Records supplied =>
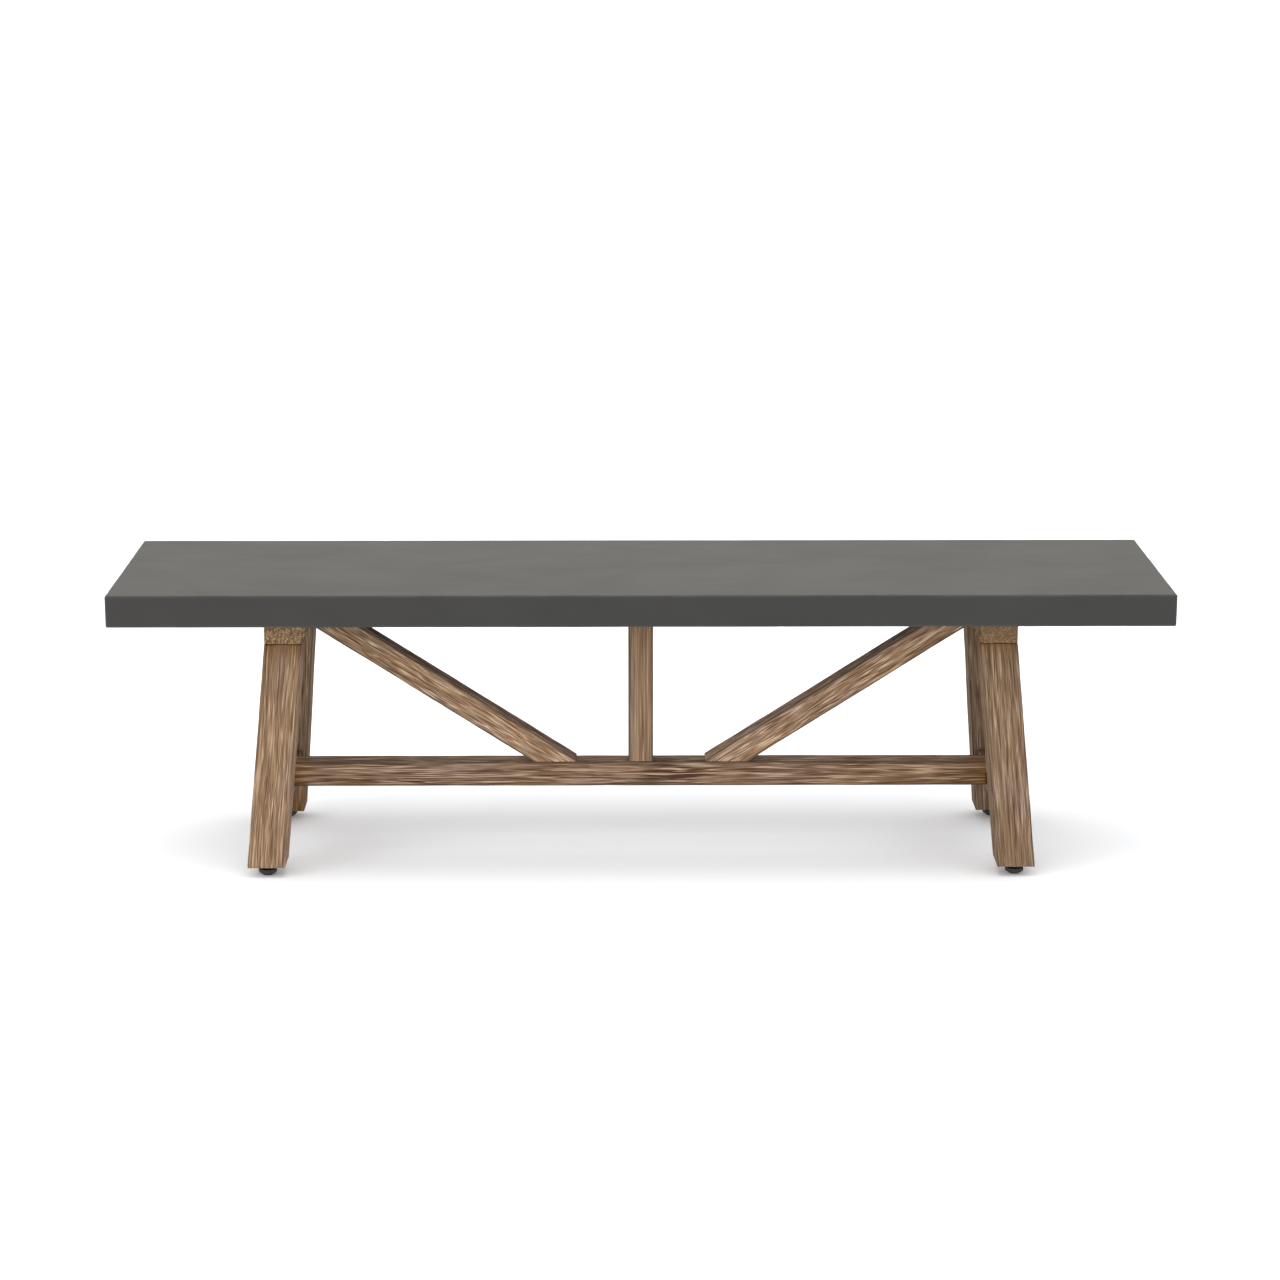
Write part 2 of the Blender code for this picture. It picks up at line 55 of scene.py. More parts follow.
ENDS = {"front": -1, "back": 1}
LABELS = [f"{end}_{side}" for side in SIDES for end in ENDS]

# Sections of the timber, the slope of the legs, and the rise and blunt tip of the braces.
LEG = 0.058
BAR = 0.039
LEAN_FRONT_BACK = math.tan(math.radians(8.6))
BRACE_ANGLE = math.radians(32.75)
BRACE_NOSE_HEIGHT = 0.0032

# How finely the brushed timber is divided.
ACROSS_STEP = 0.0010
ALONG_STEP = 0.0040

# Camera, light and floor.
CAMERA_PLACE = (-0.03096, -4.70139, 1.4873)
CAMERA_TIP_DOWN = 0.24104
CAMERA_TURN = -0.00637
CAMERA_LENS_MM = 87.234
WORLD_STRENGTH = 1.42
LAMP_SIZE = 1.4
WARM_WHITE = (1.0, 0.99, 0.96)
PLAIN_WHITE = (1.0, 1.0, 1.0)
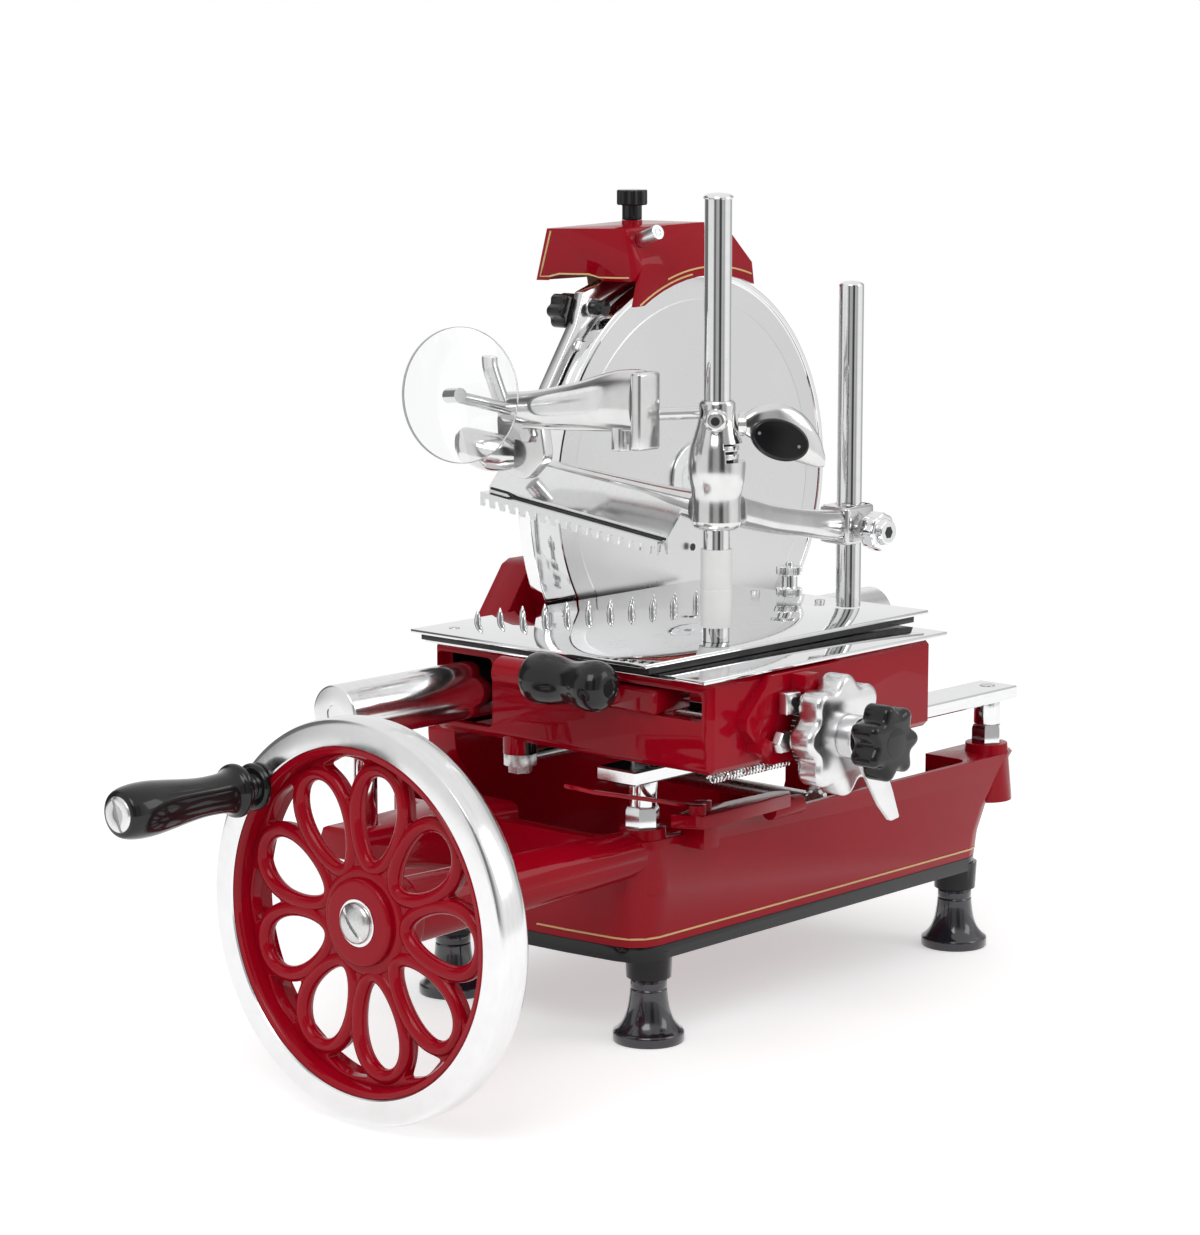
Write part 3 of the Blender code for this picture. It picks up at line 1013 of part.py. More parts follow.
    body("push_pin", PUSH_PIN_START, "frame")
    finish(rod("pin", PUSH_PIN_START, PUSH_PIN_END, PUSH_PIN_RADIUS, "push_pin", sides=SMALL_ROUND), "push_pin", BRUSHED)


# Carriage
CARRIAGE_LEFT_X = -0.285
CARRIAGE_RIGHT_X = -0.046
CARRIAGE_NEAR_Y = -0.258
CARRIAGE_FAR_Y = -0.004
CARRIAGE_Z = 0.202
CARRIAGE_TOP = 0.2643
CARRIAGE_WALL = 0.008
CARRIAGE_CEILING = 0.007
CARRIAGE_EDGE = 0.004
RAIL_OPENING = ((-0.061, -0.008), (0.209, 0.2575))
FEED_SLOT = ((-0.250, -0.129), (0.237, 0.256))
OPENING_ROUND = 0.004
WEB_X = (-0.200, -0.150)
WEB_NEAR_Y = -0.070
BUSH_OUTER_RADIUS = 0.0262
BUSH_OVERHANG = 0.004
SHOE_X = (-0.150, -0.112)
SHOE_Y = (-0.184, -0.153)
PANEL_CENTRE = (-0.194, 0.2330)
PANEL_HALF = (0.064, 0.0300)
PANEL_CORNER = 0.026
PANEL_PROUD = 0.008
ROD_PIVOT = (-0.272, -0.075)
ROD_BOSS_RADIUS = 0.0120
ROD_BOSS_LOW = 0.1920
COVER_X = (-0.297, -0.034)
COVER_Y = (-0.262, -0.008)
COVER_THICKNESS = 0.003

# Connecting rod
ROD_EYE_RADIUS = 0.0115
ROD_EYE_THICKNESS = 0.0080
ROD_RADIUS = 0.0060
ROD_END_X = -0.115
ROD_NUT_HEIGHT = 0.0055
ROD_NUT_FLATS = 0.0075
ROD_PIN_RADIUS = 0.0040

# Thickness controls
DIAL_X = -0.191
DIAL_Z = 0.221
DIAL_SHAFT_RADIUS = 0.006
DIAL_SHAFT_INSIDE_Y = -0.150
DIAL_RADIUS = 0.0275
DIAL_Y = -0.2700
DIAL_THICKNESS = 0.0060
DIAL_HUB_RADIUS = 0.012
WHEEL_LOBES = 8
HAND_WHEEL_RADIUS = 0.041
HAND_WHEEL_DEPTH = 0.0055
HAND_WHEEL_Y = -0.2784
HAND_WHEEL_THICKNESS = 0.0200
HAND_WHEEL_HUB_RADIUS = 0.014
INDEX_Y = -0.2990
INDEX_THICKNESS = 0.0120
INDEX_HUB_RADIUS = 0.0150
INDEX_ARM_WIDTH = 0.0120
INDEX_TIP = (-0.155, 0.161)
STAR_Y = -0.3160
STAR_RADIUS = 0.0260
STAR_DEPTH = 0.0060
STAR_LOBES = 7
STAR_THICKNESS = 0.0220
INDEX_BLOCK_CENTRE = (-0.205, -0.2718, 0.2560)
INDEX_BLOCK_SIZE = (0.014, 0.012, 0.012)
STOP_BOLT = (-0.243, 0.2165)

# Feed lever, rocker and spring
LEVER_BLOCK = ((-0.289, -0.213, 0.2373), (-0.252, -0.172, 0.254))
LEVER_ARM_RADIUS = 0.0070
LEVER_ARM_PATH = ((-0.272, -0.185, 0.247), (-0.298, -0.170, 0.247), (-0.301, -0.130, 0.249), (-0.322, -0.124, 0.258),
                  (-0.335, -0.130, 0.262))
LEVER_STUB_RADIUS = 0.0105
LEVER_STUB_Y = (-0.118, -0.1455)
LEVER_X = -0.335
LEVER_Z = 0.262
LEVER_GRIP_LENGTH = 0.068
LEVER_GRIP = ((0.00, 0.0150), (0.05, 0.0170), (0.13, 0.0165), (0.28, 0.0128), (0.42, 0.0122), (0.58, 0.0150), (0.74, 0.0172),
              (0.88, 0.0168), (0.97, 0.0130), (1.00, 0.0075))
ROCKER_Z = (0.1515, 0.1605)
ROCKER_PIVOT = (-0.221, -0.197)
ROCKER_OUTLINE = ((-0.246, -0.190), (-0.236, -0.210), (-0.215, -0.211), (-0.140, -0.208), (-0.132, -0.200), (-0.140, -0.193),
                  (-0.206, -0.190), (-0.212, -0.187))
ROCKER_BARREL = (-0.138, -0.2005, 0.1500)
ROCKER_BARREL_LENGTH = 0.033
ROCKER_BARREL_RADIUS = 0.0068
ROCKER_STRAP = ((-0.218, -0.197, 0.1620, 0.0055, 0.0022), (-0.232, -0.1895, 0.1650, 0.0055, 0.0016),
                (-0.262, -0.1895, 0.1730, 0.0060, 0.0014), (-0.330, -0.1895, 0.1900, 0.0065, 0.0014),
                (-0.345, -0.1895, 0.1950, 0.0065, 0.0014))
ROCKER_BOLT_RADIUS = 0.0055
SPRING_START = (-0.276, -0.2500, 0.1981)
SPRING_END_X = -0.196
SPRING_RADIUS = 0.0029
SPRING_WIRE = 0.0007
SPRING_TURNS = 24
SPRING_TURN_POINTS = 8


def window(name, opening, low_x, high_x):
    """A round-cornered opening through a wall that faces X."""
    (near, far), (low, high) = opening
    outline = softened([(near, low), (far, low), (far, high), (near, high)], OPENING_ROUND, 2)
    return plate(name, [outline], "X", low_x, high_x, "carriage")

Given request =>
Word for word, extract all the records.

Written response =>
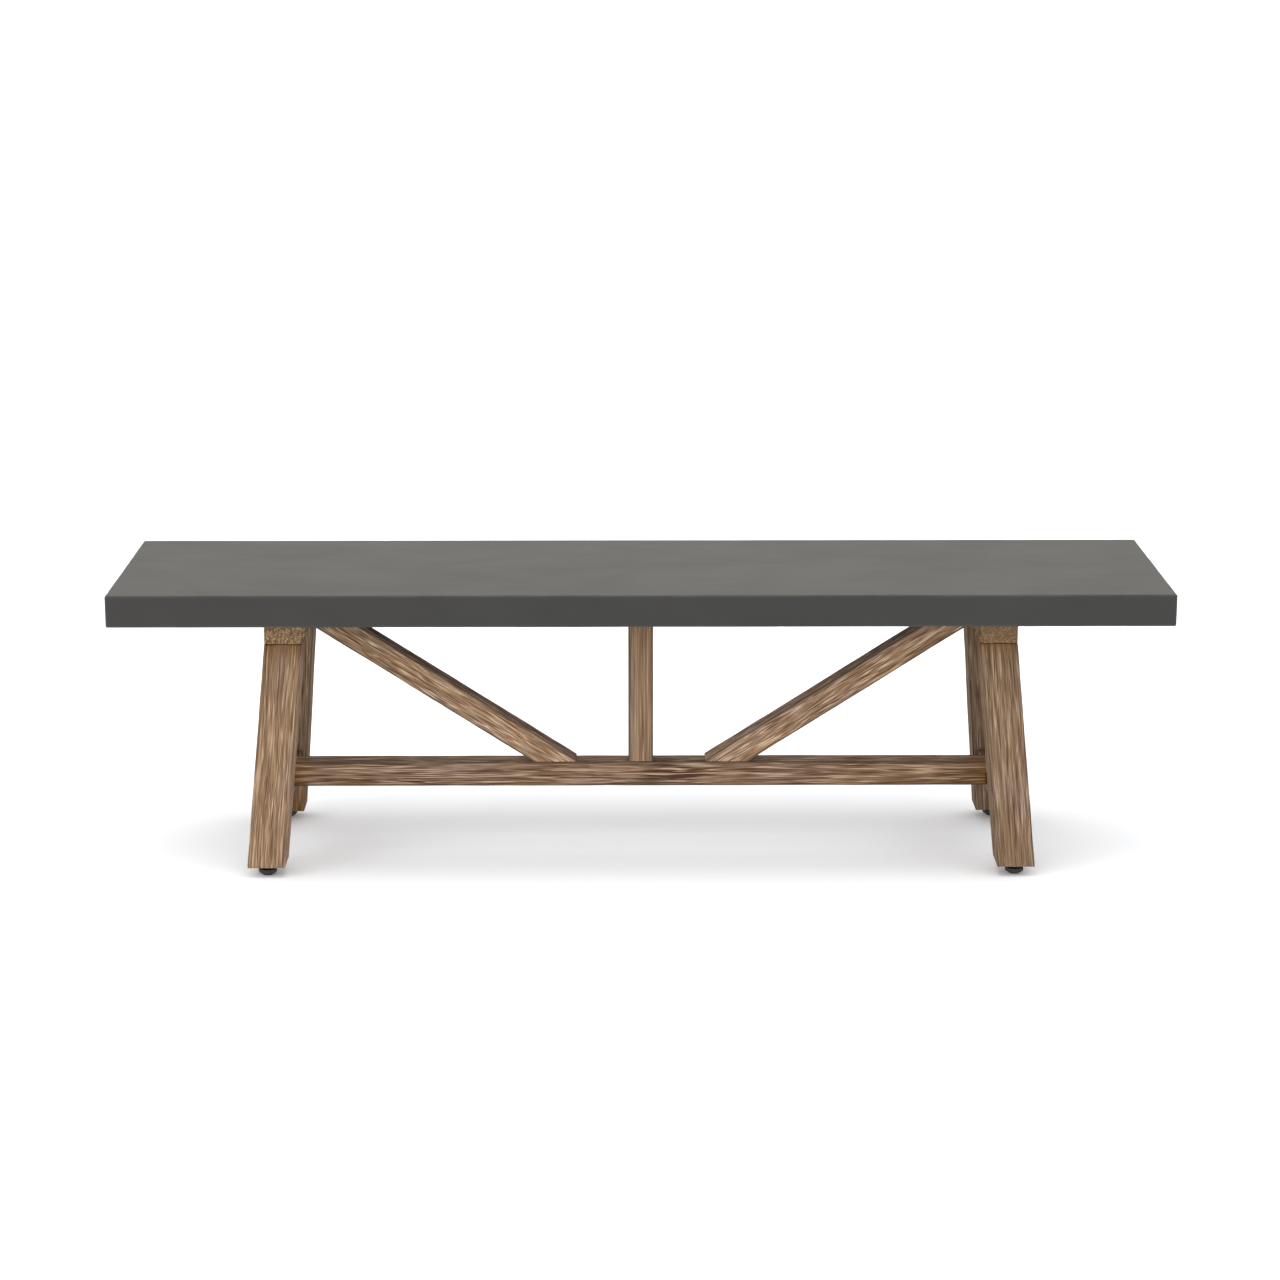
Write part 2 of the Blender code for this picture. It picks up at line 55 of scene.py. More parts follow.
ENDS = {"front": -1, "back": 1}
LABELS = [f"{end}_{side}" for side in SIDES for end in ENDS]

# Sections of the timber, the slope of the legs, and the rise and blunt tip of the braces.
LEG = 0.058
BAR = 0.039
LEAN_FRONT_BACK = math.tan(math.radians(8.6))
BRACE_ANGLE = math.radians(32.75)
BRACE_NOSE_HEIGHT = 0.0032

# How finely the brushed timber is divided.
ACROSS_STEP = 0.0010
ALONG_STEP = 0.0040

# Camera, light and floor.
CAMERA_PLACE = (-0.03096, -4.70139, 1.4873)
CAMERA_TIP_DOWN = 0.24104
CAMERA_TURN = -0.00637
CAMERA_LENS_MM = 87.234
WORLD_STRENGTH = 1.42
LAMP_SIZE = 1.4
WARM_WHITE = (1.0, 0.99, 0.96)
PLAIN_WHITE = (1.0, 1.0, 1.0)
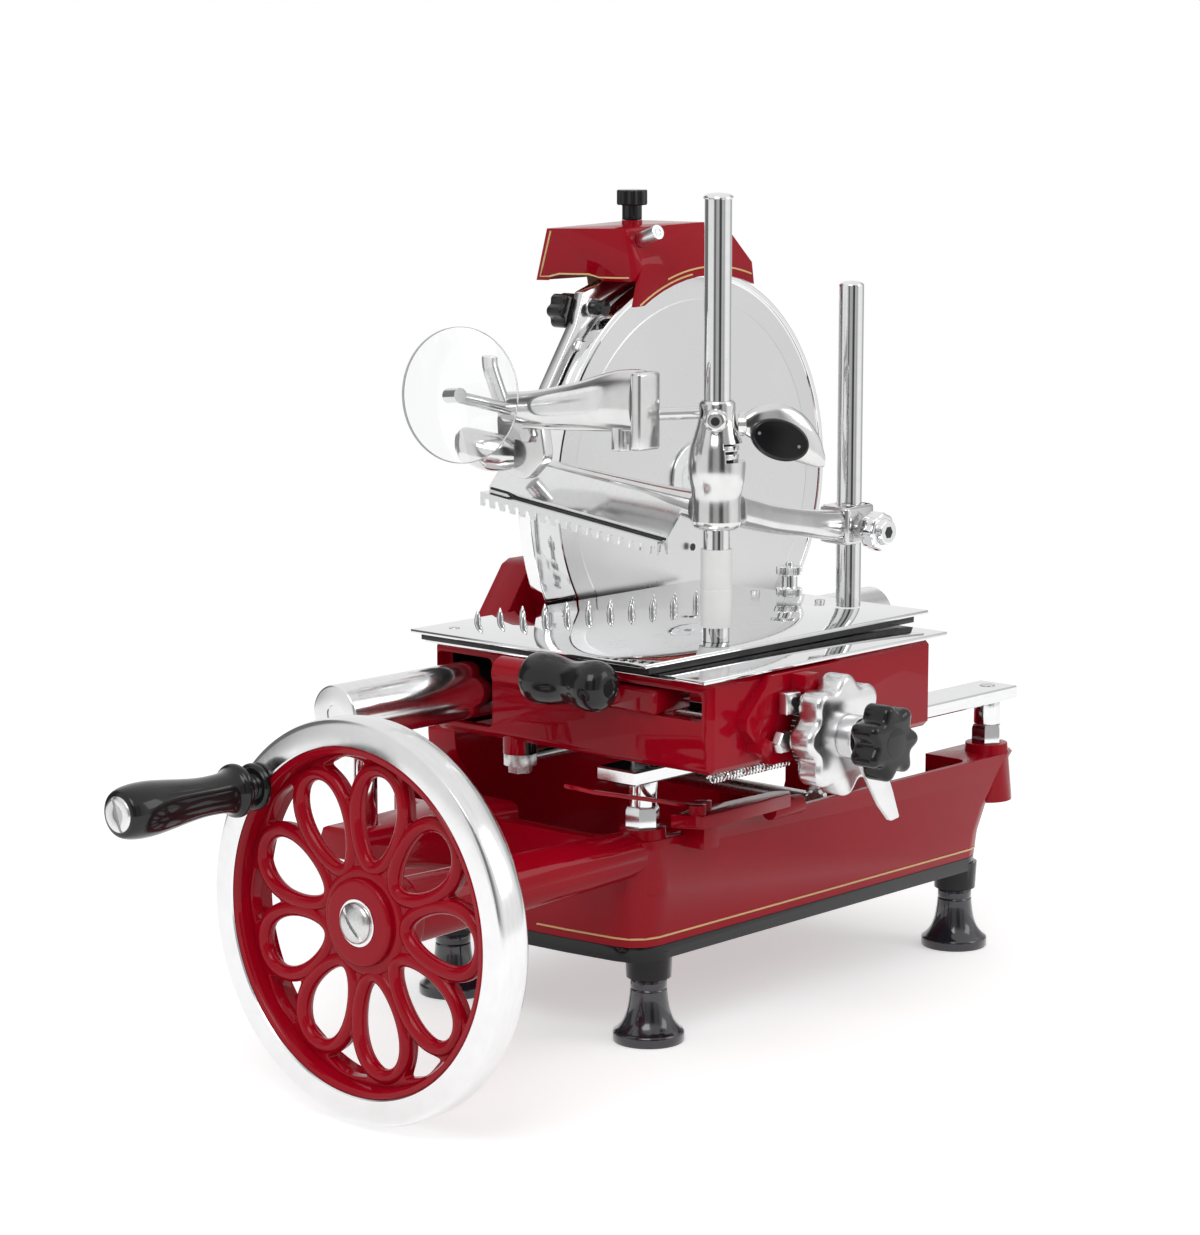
Write part 3 of the Blender code for this picture. It picks up at line 1013 of part.py. More parts follow.
    body("push_pin", PUSH_PIN_START, "frame")
    finish(rod("pin", PUSH_PIN_START, PUSH_PIN_END, PUSH_PIN_RADIUS, "push_pin", sides=SMALL_ROUND), "push_pin", BRUSHED)


# Carriage
CARRIAGE_LEFT_X = -0.285
CARRIAGE_RIGHT_X = -0.046
CARRIAGE_NEAR_Y = -0.258
CARRIAGE_FAR_Y = -0.004
CARRIAGE_Z = 0.202
CARRIAGE_TOP = 0.2643
CARRIAGE_WALL = 0.008
CARRIAGE_CEILING = 0.007
CARRIAGE_EDGE = 0.004
RAIL_OPENING = ((-0.061, -0.008), (0.209, 0.2575))
FEED_SLOT = ((-0.250, -0.129), (0.237, 0.256))
OPENING_ROUND = 0.004
WEB_X = (-0.200, -0.150)
WEB_NEAR_Y = -0.070
BUSH_OUTER_RADIUS = 0.0262
BUSH_OVERHANG = 0.004
SHOE_X = (-0.150, -0.112)
SHOE_Y = (-0.184, -0.153)
PANEL_CENTRE = (-0.194, 0.2330)
PANEL_HALF = (0.064, 0.0300)
PANEL_CORNER = 0.026
PANEL_PROUD = 0.008
ROD_PIVOT = (-0.272, -0.075)
ROD_BOSS_RADIUS = 0.0120
ROD_BOSS_LOW = 0.1920
COVER_X = (-0.297, -0.034)
COVER_Y = (-0.262, -0.008)
COVER_THICKNESS = 0.003

# Connecting rod
ROD_EYE_RADIUS = 0.0115
ROD_EYE_THICKNESS = 0.0080
ROD_RADIUS = 0.0060
ROD_END_X = -0.115
ROD_NUT_HEIGHT = 0.0055
ROD_NUT_FLATS = 0.0075
ROD_PIN_RADIUS = 0.0040

# Thickness controls
DIAL_X = -0.191
DIAL_Z = 0.221
DIAL_SHAFT_RADIUS = 0.006
DIAL_SHAFT_INSIDE_Y = -0.150
DIAL_RADIUS = 0.0275
DIAL_Y = -0.2700
DIAL_THICKNESS = 0.0060
DIAL_HUB_RADIUS = 0.012
WHEEL_LOBES = 8
HAND_WHEEL_RADIUS = 0.041
HAND_WHEEL_DEPTH = 0.0055
HAND_WHEEL_Y = -0.2784
HAND_WHEEL_THICKNESS = 0.0200
HAND_WHEEL_HUB_RADIUS = 0.014
INDEX_Y = -0.2990
INDEX_THICKNESS = 0.0120
INDEX_HUB_RADIUS = 0.0150
INDEX_ARM_WIDTH = 0.0120
INDEX_TIP = (-0.155, 0.161)
STAR_Y = -0.3160
STAR_RADIUS = 0.0260
STAR_DEPTH = 0.0060
STAR_LOBES = 7
STAR_THICKNESS = 0.0220
INDEX_BLOCK_CENTRE = (-0.205, -0.2718, 0.2560)
INDEX_BLOCK_SIZE = (0.014, 0.012, 0.012)
STOP_BOLT = (-0.243, 0.2165)

# Feed lever, rocker and spring
LEVER_BLOCK = ((-0.289, -0.213, 0.2373), (-0.252, -0.172, 0.254))
LEVER_ARM_RADIUS = 0.0070
LEVER_ARM_PATH = ((-0.272, -0.185, 0.247), (-0.298, -0.170, 0.247), (-0.301, -0.130, 0.249), (-0.322, -0.124, 0.258),
                  (-0.335, -0.130, 0.262))
LEVER_STUB_RADIUS = 0.0105
LEVER_STUB_Y = (-0.118, -0.1455)
LEVER_X = -0.335
LEVER_Z = 0.262
LEVER_GRIP_LENGTH = 0.068
LEVER_GRIP = ((0.00, 0.0150), (0.05, 0.0170), (0.13, 0.0165), (0.28, 0.0128), (0.42, 0.0122), (0.58, 0.0150), (0.74, 0.0172),
              (0.88, 0.0168), (0.97, 0.0130), (1.00, 0.0075))
ROCKER_Z = (0.1515, 0.1605)
ROCKER_PIVOT = (-0.221, -0.197)
ROCKER_OUTLINE = ((-0.246, -0.190), (-0.236, -0.210), (-0.215, -0.211), (-0.140, -0.208), (-0.132, -0.200), (-0.140, -0.193),
                  (-0.206, -0.190), (-0.212, -0.187))
ROCKER_BARREL = (-0.138, -0.2005, 0.1500)
ROCKER_BARREL_LENGTH = 0.033
ROCKER_BARREL_RADIUS = 0.0068
ROCKER_STRAP = ((-0.218, -0.197, 0.1620, 0.0055, 0.0022), (-0.232, -0.1895, 0.1650, 0.0055, 0.0016),
                (-0.262, -0.1895, 0.1730, 0.0060, 0.0014), (-0.330, -0.1895, 0.1900, 0.0065, 0.0014),
                (-0.345, -0.1895, 0.1950, 0.0065, 0.0014))
ROCKER_BOLT_RADIUS = 0.0055
SPRING_START = (-0.276, -0.2500, 0.1981)
SPRING_END_X = -0.196
SPRING_RADIUS = 0.0029
SPRING_WIRE = 0.0007
SPRING_TURNS = 24
SPRING_TURN_POINTS = 8


def window(name, opening, low_x, high_x):
    """A round-cornered opening through a wall that faces X."""
    (near, far), (low, high) = opening
    outline = softened([(near, low), (far, low), (far, high), (near, high)], OPENING_ROUND, 2)
    return plate(name, [outline], "X", low_x, high_x, "carriage")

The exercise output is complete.